# Gwathel Calad stellt sich vor!



## Ulgalas (19. April 2008)

[font=verdana, geneva, lucida,]Mae Govannen, Vemu und Grüße, interessierter Sippenloser. Wie ich darauf komme? Du bist kein Sippenloser Held? Nein? Nun, dann willst du deine momentane Sippschafft wohl verlassen, wie? Nein? Nun.. dann hast du dich sicher nur verirrt in diesem Viertel und bist nur aus versehen in unser Sippenhaus gelaufen.



He!? Du bist ja immer noch hier! Ahh.. ich seh schon.. ich hatte doch recht, oder? Na dann komm, setz dich an den Kamin, hier hast du nen Krug Bier, ein wenig Kuchen ist vielleicht auch noch da. (eine Hobbitdame ist aus dem Hinterzimmer zu hören, soweit man ihr schmatzen verstehen kann sagt sie etwas wie:" Meim, schkein Kuschen möhr da!" .

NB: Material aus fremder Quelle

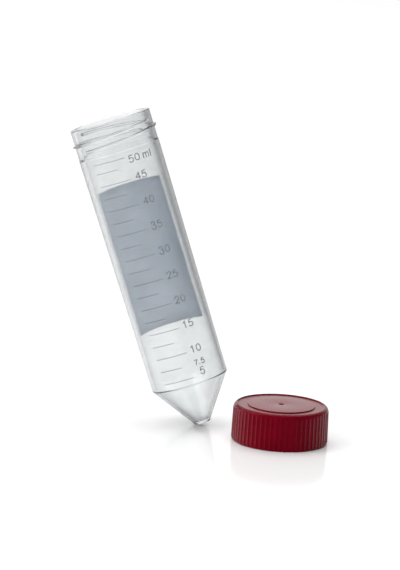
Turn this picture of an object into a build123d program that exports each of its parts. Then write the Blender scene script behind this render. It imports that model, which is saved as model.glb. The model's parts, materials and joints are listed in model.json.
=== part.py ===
from build123d import *

import os
from math import atan, cos, degrees, pi, radians, sin, sqrt, tan

# A 50 ml graduated test tube with a conical bottom, leaning as it is held, with its
# screw cap lying loose on the bench beside the tip.
# Millimetres, +Z up. The origin is the centre of the tube's flat tip.
# Each piece of the tube is modelled upright, its scale facing -Y, then leaned.
# Azimuths on the tube are in degrees from -Y, positive towards +X.

# ---- tube body -------------------------------------------------------------------
tube_length = 115.0
bore_radius = 13.07            # straight from the rim to the cone
neck_wall = 1.73
neck_height = 11.3             # from the rim down to the step
barrel_wall = 1.88             # just under the neck
barrel_foot_wall = 1.08        # where the cone starts: the outside is drafted
cone_wall = 1.1
cone_half_angle = 35.4
tip_top_radius = 3.75
tip_flat_radius = 2.6
tip_side_draft = 0.75          # how much wider the tip is at its top than low down
tip_height = 1.45
tip_edge = 0.3
tip_floor = 1.5                # solid plastic under the inside of the cone
rim_round = 0.4

# ---- screw thread, shared by neck and cap ----------------------------------------
thread_starts = 2
thread_lead = 6.0
thread_turn = 300.0            # degrees that each start runs
ridge_height = 0.8
ridge_base = 1.15
ridge_crest = 0.5
ridge_root = 0.3               # how far a ridge is sunk in its wall
neck_thread_depth = 8.55       # lower end of a ridge, below the rim
neck_thread_azimuth = -50.0    # where the first start begins
thread_clearance = 0.2         # radial, crest to wall

# ---- print on the tube -----------------------------------------------------------
ink = 0.1                      # thicker than real ink, so that it stands clear of the wall
scale_step = 2.5               # ml between lines
scale_first = 5.0              # ml at the lowest line
scale_full = 50.0              # ml at the top line
small_volume = 7.5             # the short line that has a figure too
first_line_rise = 2.72         # the lowest line, above the cone
top_line_drop = 2.35           # the highest a line may stand, under the neck's step
print_skew = 0.04              # degrees towards +X that the scale turns for each mm down
line_width = 0.38
line_left = -35.4
long_line_right = 11.0
short_line_right = -2.6
figure_height = 2.7
figure_width = 1.95
figure_stretch = 1.15          # how much wider a figure is than its strokes below
figure_gap = 0.42
figure_stroke = 0.3
figures_middle = 25.4          # halfway up the tube, as the two lines' ends are
small_figure = 0.76            # the 7.5's height, as a share of the others'
figure_rise = 0.55             # a figure's middle above its line
low_figure_rise = 1.55         # the same for the lowest figure
small_figure_rise = 0.25       # the same for the small one
top_figure_drop = 1.0          # the top figure's middle below its line
unit_gap = 1.35                # between the top figure and ml
top_figure_left = 15.0
panel_from = 123.7
panel_to = 256.0
panel_top_depth = 25.7
panel_length = 53.2

# ---- cap -------------------------------------------------------------------------
cap_height = 12.9              # to the flat between the disc and the crown
cap_wall = 1.3
cap_draft = 0.25               # how much the skirt narrows from its rim to its shoulder
cap_top_thickness = 1.2
crown_width = 1.35             # the raised crown round the top's edge
crown_height = 0.35
crown_slope = 0.4              # how much the crown's inside leans outwards
cap_shoulder = 1.2
cap_edge = 0.3
disc_radius = 12.15
disc_height = 0.4
gate_radius = 1.0
gate_depth = 0.45
rib_count = 60
rib_radius = 0.5
rib_height = 0.2
rib_foot = 0.6                 # plain edge under the ribs
liner_overlap = 0.35           # how far the liner reaches past the neck's outside
liner_thickness = 1.0
liner_clearance = 0.1
liner_gap = 0.05               # between the liner and the cap's ceiling
cap_thread_margin = 0.35       # plain bore under the cap's lower ridge ends

# ---- how the two lie -------------------------------------------------------------
side_lean = 20.2               # towards -X
back_lean = 3.75               # towards +Y
cap_place = (27.6, -16.2)

tube_pose = Rot(Y=-side_lean) * Rot(X=-back_lean)
tube_axis = (tube_pose * Vertex(0, 0, 1)).center()
bench = -tip_flat_radius * sqrt(1 - tube_axis.Z**2)
cap_pose = Pos(cap_place[0], cap_place[1], bench)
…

Ok, Kuchen haben wir nicht mehr, aber Bier ist immer da.. dabei versuche ich schon ewig dieses Fass hier auszutrinken, aber es wird irgendwie nicht leer.. aber das ist ja nun auch egal. Nun, dann mal nicht so schüchtern, junger Held, raus mit der Sprache. Du suchst also eine neue Heimat. Nun, wir könnten dir vielleicht eine bieten. Wir sind die Sippe "Gwathel Calad", die Verbündeten des Lichts. Bei uns gibt es alles was man sich vorstellen kann. Bier, Kuchen (ok, nicht immer wie du siehst), wir machen Witze über Elben, die Elben bei uns machen Witze über Zwerge und alle machen Witze über Hobbits. Naja.. und über unseren Anführer Ulgalas macht natürlich keiner Witze...zumindest so lange er es nicht hört..natürlich. Aber kommen wir doch mal zum wesentlichen, den "Eckpfeilern" dieser Sippe:

Die Sippe Gwathel Calad wurde am 18.4.2008 gegründet und hat zur Zeit den Sippenrang 10.

Was können wir bieten?

- Eine Sippe aus mehr als 30 Mitgliedern, davon rund 15 sehr aktive und 10 mind. einmal wöchentlich aktive. Viele von uns kennen sich schon 5 oder sogar 6 Jahre aus unserer alten Guild Wars Gilde Devils Dark Destiny (Jaahhaa..die von GIGA).Wir legen viel Wert auf eine freundschaftliche und familiäre Gemeinschaft. Daher ist es uns recht wichig, dass sich unsere Spieler am Sippenleben beteiligen. Spieler die nur unregelmäßig/selten spielen können sich nur schwer in eine feste Gemeinschaft mit einbringen. Dennoch geht das RL natürlich vor und wer verhindert ist, der ist verhindert. Wir sind eine Feierabendsippe. Die größte Aktivität ist bei uns zischen 18 Uhr und 23 Uhr zu sehen. An den Wochenenden ist es Abends auch oft sehr voll, je nach Wetterlage 

- Reife und erwachsene Mitglieder zwischen 18 und 48 Jahren (gut, unsere Frauen sind erwachsen, bei uns Männern sch****t es^^)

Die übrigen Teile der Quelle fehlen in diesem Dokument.